Case in point is “It Aint’ Free” a song about the perils of downloading photo images on your iPhone. “True story,” says Clayton-Thomas. I am performing at a Canada Day concert two years ago at Woodbine Park which is like about 10 minutes from my home. So I get off the stage, jump in the limo and drive home. Fifteen minutes later, the phone rings at my house and someone is telling me to click on YouTube. Sure enough, there is the whole concert and the amps are still vibrating from the live show.”

A Blues For A New World runs the full gamut of arrangements from Gospel (“Holy Moses” – featuring Sharon Riley’s Faith Chorale) the tongue-in-cheek calypso arrangement of “Politics”, the Ray Charles-inspired big city blues feel to “It’s All So L.A” to “Lights On Broadway” a stand out tribute to the spirit of Broadway, following the 9/11 New York disaster. “To see the smoke still billowing up from Ground Zero, covering The Stature Of Liberty but then to see the lights going on Broadway. That was the spirit of New York – it was like they were saying “the show must go on.”

As as been is knack in the past, Clayton-Thomas has assembled an all-star cast of musicians that include the likes of guitarist Bernie LaBarge, keyboardist Rob Gusevs, harmonica player Rory Platt, drummer Paul DeLong plus a top-notch horn section, many of who are currently playing in Clayton-Thomas’s band.

“You won’t see me going out for 200 dates a year, those days are long gone,” notes Clayton-Thomas. “But once this record kicks in I will be looking at select dates in North America. “There’s the Big Muddy Festival in St Louis and some dates in California and I have a festival date in Hamilton – so we’ll see what happens.

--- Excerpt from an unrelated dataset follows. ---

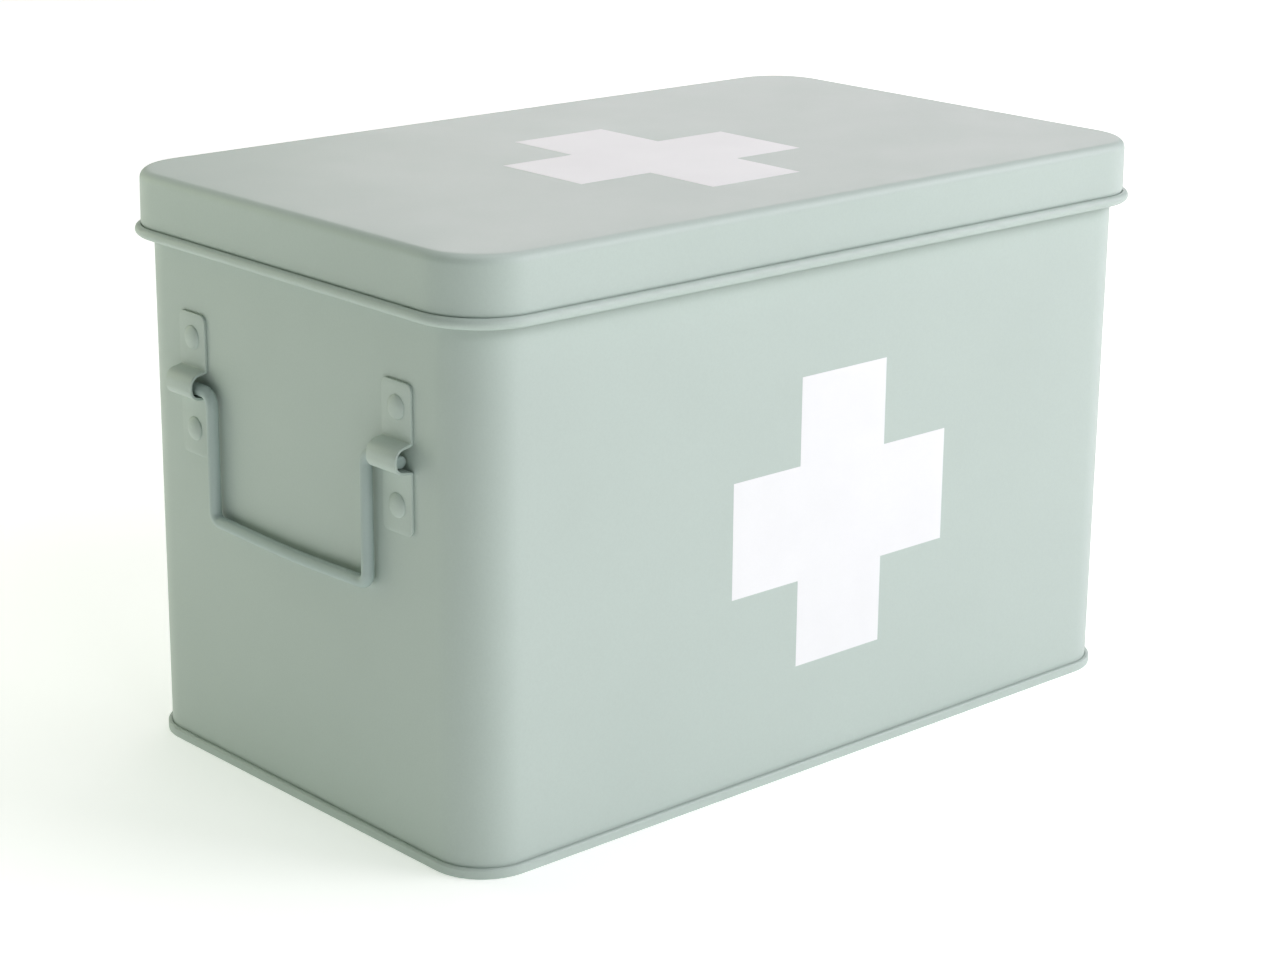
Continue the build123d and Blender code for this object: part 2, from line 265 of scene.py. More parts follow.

David Clayton-Thomas finally feels free of that Blood Sweat And Tears legacy around his neck. Yes he has the memories of a fantastic career and all the financial gains that career generated. But now he’s his own man with his own band and a brand new album that feels fresh and current.

“Yes when I go on stage, I still sing `Spinning Wheel’ and `Lucretia MacEvil’, that’s part of my legacy,” concluded Clayton-Thomas. “But creatively, there is so much more going on.”